→ TASK TO CARRY OUT:
Write out, precisely and in full, each line of the material.

→ RECORDED INFORMATION:
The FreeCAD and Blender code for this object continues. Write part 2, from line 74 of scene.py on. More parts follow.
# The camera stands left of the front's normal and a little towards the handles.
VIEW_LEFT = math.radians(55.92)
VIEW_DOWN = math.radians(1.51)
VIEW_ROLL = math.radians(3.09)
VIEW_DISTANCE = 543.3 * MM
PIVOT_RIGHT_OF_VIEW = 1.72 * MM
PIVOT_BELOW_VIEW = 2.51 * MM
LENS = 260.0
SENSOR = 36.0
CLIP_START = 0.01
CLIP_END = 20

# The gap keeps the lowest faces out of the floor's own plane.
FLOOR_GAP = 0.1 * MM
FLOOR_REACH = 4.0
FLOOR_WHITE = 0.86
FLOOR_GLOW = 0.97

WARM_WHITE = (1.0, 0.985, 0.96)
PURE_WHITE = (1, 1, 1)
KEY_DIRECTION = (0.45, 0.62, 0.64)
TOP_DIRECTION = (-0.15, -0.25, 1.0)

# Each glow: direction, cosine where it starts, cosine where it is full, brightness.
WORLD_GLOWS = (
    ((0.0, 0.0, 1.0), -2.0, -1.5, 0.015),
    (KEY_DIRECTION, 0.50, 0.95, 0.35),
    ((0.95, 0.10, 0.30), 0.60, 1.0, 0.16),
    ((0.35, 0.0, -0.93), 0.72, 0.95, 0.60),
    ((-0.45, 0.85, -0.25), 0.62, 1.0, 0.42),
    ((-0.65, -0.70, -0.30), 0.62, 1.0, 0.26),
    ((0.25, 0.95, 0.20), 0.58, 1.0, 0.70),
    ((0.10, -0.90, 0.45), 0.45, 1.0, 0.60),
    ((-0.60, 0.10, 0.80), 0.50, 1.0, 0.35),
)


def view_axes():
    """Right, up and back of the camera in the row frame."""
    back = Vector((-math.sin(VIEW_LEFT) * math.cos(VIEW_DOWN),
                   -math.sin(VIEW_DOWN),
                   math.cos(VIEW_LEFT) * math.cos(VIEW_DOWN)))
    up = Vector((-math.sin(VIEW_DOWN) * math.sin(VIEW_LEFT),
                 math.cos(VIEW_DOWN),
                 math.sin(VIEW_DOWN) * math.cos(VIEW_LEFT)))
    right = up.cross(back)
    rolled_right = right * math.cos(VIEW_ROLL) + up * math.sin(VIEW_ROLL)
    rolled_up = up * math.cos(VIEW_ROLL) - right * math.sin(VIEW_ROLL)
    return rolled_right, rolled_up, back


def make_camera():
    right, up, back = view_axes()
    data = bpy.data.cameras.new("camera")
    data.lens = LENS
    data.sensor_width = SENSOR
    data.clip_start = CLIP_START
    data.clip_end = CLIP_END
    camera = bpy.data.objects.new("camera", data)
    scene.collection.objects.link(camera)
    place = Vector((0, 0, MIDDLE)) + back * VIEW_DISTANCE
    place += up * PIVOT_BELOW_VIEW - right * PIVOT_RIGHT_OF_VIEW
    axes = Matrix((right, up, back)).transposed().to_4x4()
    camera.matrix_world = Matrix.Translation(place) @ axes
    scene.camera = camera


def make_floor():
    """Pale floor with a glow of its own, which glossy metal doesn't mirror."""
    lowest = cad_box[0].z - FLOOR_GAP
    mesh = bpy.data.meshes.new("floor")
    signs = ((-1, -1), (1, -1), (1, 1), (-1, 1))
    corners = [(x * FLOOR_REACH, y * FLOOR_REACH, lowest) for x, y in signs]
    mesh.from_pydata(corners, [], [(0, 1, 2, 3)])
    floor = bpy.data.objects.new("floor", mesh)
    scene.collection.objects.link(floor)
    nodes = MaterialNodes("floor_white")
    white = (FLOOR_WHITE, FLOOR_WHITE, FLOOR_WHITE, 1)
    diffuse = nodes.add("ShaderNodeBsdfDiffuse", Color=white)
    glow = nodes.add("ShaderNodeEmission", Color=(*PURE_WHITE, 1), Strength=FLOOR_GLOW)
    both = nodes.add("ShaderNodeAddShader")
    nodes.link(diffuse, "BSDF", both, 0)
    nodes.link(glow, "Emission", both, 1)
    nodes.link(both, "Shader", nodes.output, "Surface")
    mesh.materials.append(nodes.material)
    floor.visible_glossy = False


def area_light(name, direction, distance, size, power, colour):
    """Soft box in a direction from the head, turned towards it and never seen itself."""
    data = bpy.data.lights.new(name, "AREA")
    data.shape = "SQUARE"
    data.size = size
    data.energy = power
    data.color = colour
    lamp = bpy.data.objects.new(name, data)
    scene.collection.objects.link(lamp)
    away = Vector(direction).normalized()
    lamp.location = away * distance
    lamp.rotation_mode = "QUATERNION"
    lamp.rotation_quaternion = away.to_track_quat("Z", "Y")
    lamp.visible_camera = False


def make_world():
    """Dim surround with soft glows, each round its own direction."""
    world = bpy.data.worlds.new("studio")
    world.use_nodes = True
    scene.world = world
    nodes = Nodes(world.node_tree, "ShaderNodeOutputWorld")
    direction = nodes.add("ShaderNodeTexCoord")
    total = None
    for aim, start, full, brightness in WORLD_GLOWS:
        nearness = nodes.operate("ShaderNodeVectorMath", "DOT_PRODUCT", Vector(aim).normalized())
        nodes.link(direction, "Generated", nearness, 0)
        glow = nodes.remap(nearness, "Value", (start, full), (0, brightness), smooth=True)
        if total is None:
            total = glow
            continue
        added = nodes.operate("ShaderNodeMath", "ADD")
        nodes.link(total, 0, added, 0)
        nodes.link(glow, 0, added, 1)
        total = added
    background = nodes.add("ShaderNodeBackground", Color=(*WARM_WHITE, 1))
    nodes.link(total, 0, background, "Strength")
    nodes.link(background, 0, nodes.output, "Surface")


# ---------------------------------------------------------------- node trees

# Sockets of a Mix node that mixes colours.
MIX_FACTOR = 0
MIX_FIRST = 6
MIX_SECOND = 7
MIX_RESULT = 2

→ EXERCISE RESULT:
The FreeCAD and Blender code for this object continues. Write part 2, from line 74 of scene.py on. More parts follow.
# The camera stands left of the front's normal and a little towards the handles.
VIEW_LEFT = math.radians(55.92)
VIEW_DOWN = math.radians(1.51)
VIEW_ROLL = math.radians(3.09)
VIEW_DISTANCE = 543.3 * MM
PIVOT_RIGHT_OF_VIEW = 1.72 * MM
PIVOT_BELOW_VIEW = 2.51 * MM
LENS = 260.0
SENSOR = 36.0
CLIP_START = 0.01
CLIP_END = 20

# The gap keeps the lowest faces out of the floor's own plane.
FLOOR_GAP = 0.1 * MM
FLOOR_REACH = 4.0
FLOOR_WHITE = 0.86
FLOOR_GLOW = 0.97

WARM_WHITE = (1.0, 0.985, 0.96)
PURE_WHITE = (1, 1, 1)
KEY_DIRECTION = (0.45, 0.62, 0.64)
TOP_DIRECTION = (-0.15, -0.25, 1.0)

# Each glow: direction, cosine where it starts, cosine where it is full, brightness.
WORLD_GLOWS = (
    ((0.0, 0.0, 1.0), -2.0, -1.5, 0.015),
    (KEY_DIRECTION, 0.50, 0.95, 0.35),
    ((0.95, 0.10, 0.30), 0.60, 1.0, 0.16),
    ((0.35, 0.0, -0.93), 0.72, 0.95, 0.60),
    ((-0.45, 0.85, -0.25), 0.62, 1.0, 0.42),
    ((-0.65, -0.70, -0.30), 0.62, 1.0, 0.26),
    ((0.25, 0.95, 0.20), 0.58, 1.0, 0.70),
    ((0.10, -0.90, 0.45), 0.45, 1.0, 0.60),
    ((-0.60, 0.10, 0.80), 0.50, 1.0, 0.35),
)


def view_axes():
    """Right, up and back of the camera in the row frame."""
    back = Vector((-math.sin(VIEW_LEFT) * math.cos(VIEW_DOWN),
                   -math.sin(VIEW_DOWN),
                   math.cos(VIEW_LEFT) * math.cos(VIEW_DOWN)))
    up = Vector((-math.sin(VIEW_DOWN) * math.sin(VIEW_LEFT),
                 math.cos(VIEW_DOWN),
                 math.sin(VIEW_DOWN) * math.cos(VIEW_LEFT)))
    right = up.cross(back)
    rolled_right = right * math.cos(VIEW_ROLL) + up * math.sin(VIEW_ROLL)
    rolled_up = up * math.cos(VIEW_ROLL) - right * math.sin(VIEW_ROLL)
    return rolled_right, rolled_up, back


def make_camera():
    right, up, back = view_axes()
    data = bpy.data.cameras.new("camera")
    data.lens = LENS
    data.sensor_width = SENSOR
    data.clip_start = CLIP_START
    data.clip_end = CLIP_END
    camera = bpy.data.objects.new("camera", data)
    scene.collection.objects.link(camera)
    place = Vector((0, 0, MIDDLE)) + back * VIEW_DISTANCE
    place += up * PIVOT_BELOW_VIEW - right * PIVOT_RIGHT_OF_VIEW
    axes = Matrix((right, up, back)).transposed().to_4x4()
    camera.matrix_world = Matrix.Translation(place) @ axes
    scene.camera = camera


def make_floor():
    """Pale floor with a glow of its own, which glossy metal doesn't mirror."""
    lowest = cad_box[0].z - FLOOR_GAP
    mesh = bpy.data.meshes.new("floor")
    signs = ((-1, -1), (1, -1), (1, 1), (-1, 1))
    corners = [(x * FLOOR_REACH, y * FLOOR_REACH, lowest) for x, y in signs]
    mesh.from_pydata(corners, [], [(0, 1, 2, 3)])
    floor = bpy.data.objects.new("floor", mesh)
    scene.collection.objects.link(floor)
    nodes = MaterialNodes("floor_white")
    white = (FLOOR_WHITE, FLOOR_WHITE, FLOOR_WHITE, 1)
    diffuse = nodes.add("ShaderNodeBsdfDiffuse", Color=white)
    glow = nodes.add("ShaderNodeEmission", Color=(*PURE_WHITE, 1), Strength=FLOOR_GLOW)
    both = nodes.add("ShaderNodeAddShader")
    nodes.link(diffuse, "BSDF", both, 0)
    nodes.link(glow, "Emission", both, 1)
    nodes.link(both, "Shader", nodes.output, "Surface")
    mesh.materials.append(nodes.material)
    floor.visible_glossy = False


def area_light(name, direction, distance, size, power, colour):
    """Soft box in a direction from the head, turned towards it and never seen itself."""
    data = bpy.data.lights.new(name, "AREA")
    data.shape = "SQUARE"
    data.size = size
    data.energy = power
    data.color = colour
    lamp = bpy.data.objects.new(name, data)
    scene.collection.objects.link(lamp)
    away = Vector(direction).normalized()
    lamp.location = away * distance
    lamp.rotation_mode = "QUATERNION"
    lamp.rotation_quaternion = away.to_track_quat("Z", "Y")
    lamp.visible_camera = False


def make_world():
    """Dim surround with soft glows, each round its own direction."""
    world = bpy.data.worlds.new("studio")
    world.use_nodes = True
    scene.world = world
    nodes = Nodes(world.node_tree, "ShaderNodeOutputWorld")
    direction = nodes.add("ShaderNodeTexCoord")
    total = None
    for aim, start, full, brightness in WORLD_GLOWS:
        nearness = nodes.operate("ShaderNodeVectorMath", "DOT_PRODUCT", Vector(aim).normalized())
        nodes.link(direction, "Generated", nearness, 0)
        glow = nodes.remap(nearness, "Value", (start, full), (0, brightness), smooth=True)
        if total is None:
            total = glow
            continue
        added = nodes.operate("ShaderNodeMath", "ADD")
        nodes.link(total, 0, added, 0)
        nodes.link(glow, 0, added, 1)
        total = added
    background = nodes.add("ShaderNodeBackground", Color=(*WARM_WHITE, 1))
    nodes.link(total, 0, background, "Strength")
    nodes.link(background, 0, nodes.output, "Surface")


# ---------------------------------------------------------------- node trees

# Sockets of a Mix node that mixes colours.
MIX_FACTOR = 0
MIX_FIRST = 6
MIX_SECOND = 7
MIX_RESULT = 2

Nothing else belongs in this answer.